● **Task brief**:
Tally the lines that hold the string "part", and reply with the count alone.

● **Information supplied**:
>>

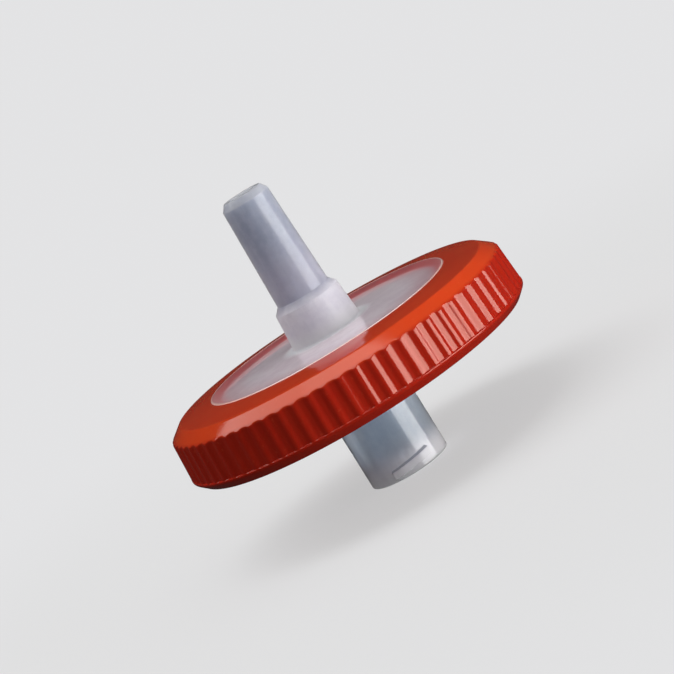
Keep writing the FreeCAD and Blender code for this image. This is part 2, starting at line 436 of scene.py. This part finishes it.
class Finish:
    """One material, or the world, and the calls that build it up."""

    def __init__(self, owner, output="ShaderNodeOutputMaterial"):
        self.owner = owner
        self.owner.use_nodes = True
        self.tree = owner.node_tree
        self.tree.nodes.clear()
        self.output = self.tree.nodes.new(output)

    def node(self, kind, settings=None, inputs=None, output=0):
        """Add a node of any kind: its settings first, then the values or links of its sockets."""
        node = self.tree.nodes.new(kind)
        for name, setting in (settings or {}).items():
            setattr(node, name, setting)
        for name, value in (inputs or {}).items():
            if isinstance(value, Shade):
                self.tree.links.new(value.socket, node.inputs[name])
            else:
                node.inputs[name].default_value = value
        return Shade(self, node.outputs[output])

    def maths(self, operation, first, second):
        return self.node("ShaderNodeMath", {"operation": operation}, {0: first, 1: second})

    def mix(self, share, first, second):
        """A colour between two colours."""
        inputs = {MIX_SHARE: share, MIX_FIRST: first, MIX_SECOND: second}
        return self.node("ShaderNodeMix", {"data_type": "RGBA"}, inputs, output=MIX_RESULT)

    def between(self, value, low, high):
        """0 below low, 1 above high, and a smooth slope between."""
        inputs = {"Value": value, "From Min": low, "From Max": high}
        return self.node("ShaderNodeMapRange", {"interpolation_type": "SMOOTHSTEP"}, inputs)

    def place(self):
        """Where a point is on the part, in metres."""
        return self.node("ShaderNodeTexCoord", output="Object")

    def scaled_place(self, scale):
        """The same, with each axis scaled."""
        inputs = {0: self.place(), 1: scale}
        return self.node("ShaderNodeVectorMath", {"operation": "MULTIPLY"}, inputs)

    def height(self):
        """A point's height up the axis, in millimetres."""
        return self.node("ShaderNodeSeparateXYZ", inputs={"Vector": self.place()}, output="Z") / MM

    def from_axis(self):
        """A point's distance from the axis, in millimetres."""
        flat = {0: self.scaled_place((1, 1, 0))}
        return self.node("ShaderNodeVectorMath", {"operation": "LENGTH"}, flat, output="Value") / MM

    def grain(self, size, detail, roughness=0.5, stretch=1.0):
        """Cloudy noise from 0 to 1, in patches size millimetres wide and stretch times as tall."""
        inputs = {
            "Vector": self.scaled_place((1, 1, 1 / stretch)),
            "Scale": 1 / (size * MM),
            "Detail": detail,
            "Roughness": roughness,
        }
        return self.node("ShaderNodeTexNoise", inputs=inputs)

    def bump(self, height, depth):
        """A normal from a height of 0 to 1 that stands for depth millimetres."""
        inputs = {"Height": height, "Distance": depth * MM, "Strength": 1.0}
        return self.node("ShaderNodeBump", inputs=inputs)

    def seen(self):
        """1 for the rays that the camera sees, straight, mirrored or through clear plastic."""
        straight, mirrored, through = [
            self.node("ShaderNodeLightPath", output=name)
            for name in ("Is Camera Ray", "Is Glossy Ray", "Is Transmission Ray")
        ]
        return self.maths("MAXIMUM", straight, self.maths("MAXIMUM", mirrored, through))

    def surface(self, **inputs):
        """The surface shader, whose sockets take the given values or links."""
        named = {name.replace("_", " "): value for name, value in inputs.items()}
        return self.node("ShaderNodeBsdfPrincipled", inputs=named)

    def emission(self, colour):
        return self.node("ShaderNodeEmission", inputs={"Color": colour})

    def blend(self, share, first, second):
        """A shader between two shaders."""
        return self.node("ShaderNodeMixShader", inputs={0: share, 1: first, 2: second})

    def close(self, shader):
        self.tree.links.new(shader.socket, self.output.inputs["Surface"])
        return self.owner


def opaque(red, green, blue):
    return (red, green, blue, 1.0)


def grey(level):
    return opaque(level, level, level)


# ring plastic: a pair of colours is what its clouds run between
# painted shade: the wall and the flat top are given darker reds than the chamfer
WALL_PAINTED_SHADE_REDS = opaque(0.37, 0.013, 0.006), opaque(0.44, 0.021, 0.008)
CHAMFER_REDS = opaque(0.57, 0.046, 0.009), opaque(0.67, 0.062, 0.013)
TOP_PAINTED_SHADE_RED = opaque(0.38, 0.018, 0.008)
SPECK_RED = opaque(0.84, 0.15, 0.06)
GLOSS_TINT = opaque(1.0, 0.70, 0.58)
SHEEN_TINT = opaque(1.0, 0.3, 0.2)
RED_DEPTHS = (1.0, 0.15, 0.06)

# natural plastic: the same, from the tip down to the lugs, and then out to the ring
# painted shade makes the tip and the hub darker copies of the one plastic, painted light the collar
# a lighter one
TIP_PAINTED_SHADE_MILKS = opaque(0.33, 0.37, 0.48), opaque(0.45, 0.49, 0.60)
TIP_FOOT_MILK = opaque(0.54, 0.53, 0.64)
# painted highlight: the band at the tip's end is whiter
TIP_END_PAINTED_HIGHLIGHT = opaque(0.74, 0.71, 0.79)
COLLAR_PAINTED_LIGHT_MILKS = opaque(0.63, 0.62, 0.72), opaque(0.73, 0.72, 0.81)
# painted light whitens the collar's foot
COLLAR_FOOT_PAINTED_LIGHT_MILK = opaque(0.90, 0.88, 0.94)
HUB_PAINTED_SHADE_MILKS = opaque(0.44, 0.51, 0.60), opaque(0.56, 0.63, 0.71)
# painted light whitens the hub's foot
HUB_FOOT_PAINTED_LIGHT_MILK = opaque(0.86, 0.83, 0.90)
# painted shade along the lugs' flanks
LUG_FLANK_PAINTED_SHADE = opaque(0.16, 0.19, 0.26)
PLATE_MILKS = opaque(0.69, 0.51, 0.60), opaque(0.80, 0.63, 0.71)
# painted glow: the ring's red light, faint on the plate and strong on the window's wall
PAINTED_GLOW_PINK = opaque(0.62, 0.22, 0.24)
PAINTED_GLOW_RED = opaque(0.46, 0.035, 0.035)
# painted highlight along the window's rim
RIM_PAINTED_HIGHLIGHT = opaque(0.88, 0.34, 0.27)

# natural plastic: the radii and heights between which a look comes in
PLATE_STARTS = 3.2, 4.2
ABOVE_LUGS = 4.0, 6.0
HUB_FOOT = 2.8, 0.6
FAINT_GLOW_SPREAD = 6.6, 9.2
GLOW_SPREAD = 8.9, 10.0

MEMBRANE_WHITES = opaque(0.80, 0.80, 0.78), opaque(0.90, 0.90, 0.89)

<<

● **Complete response**:
2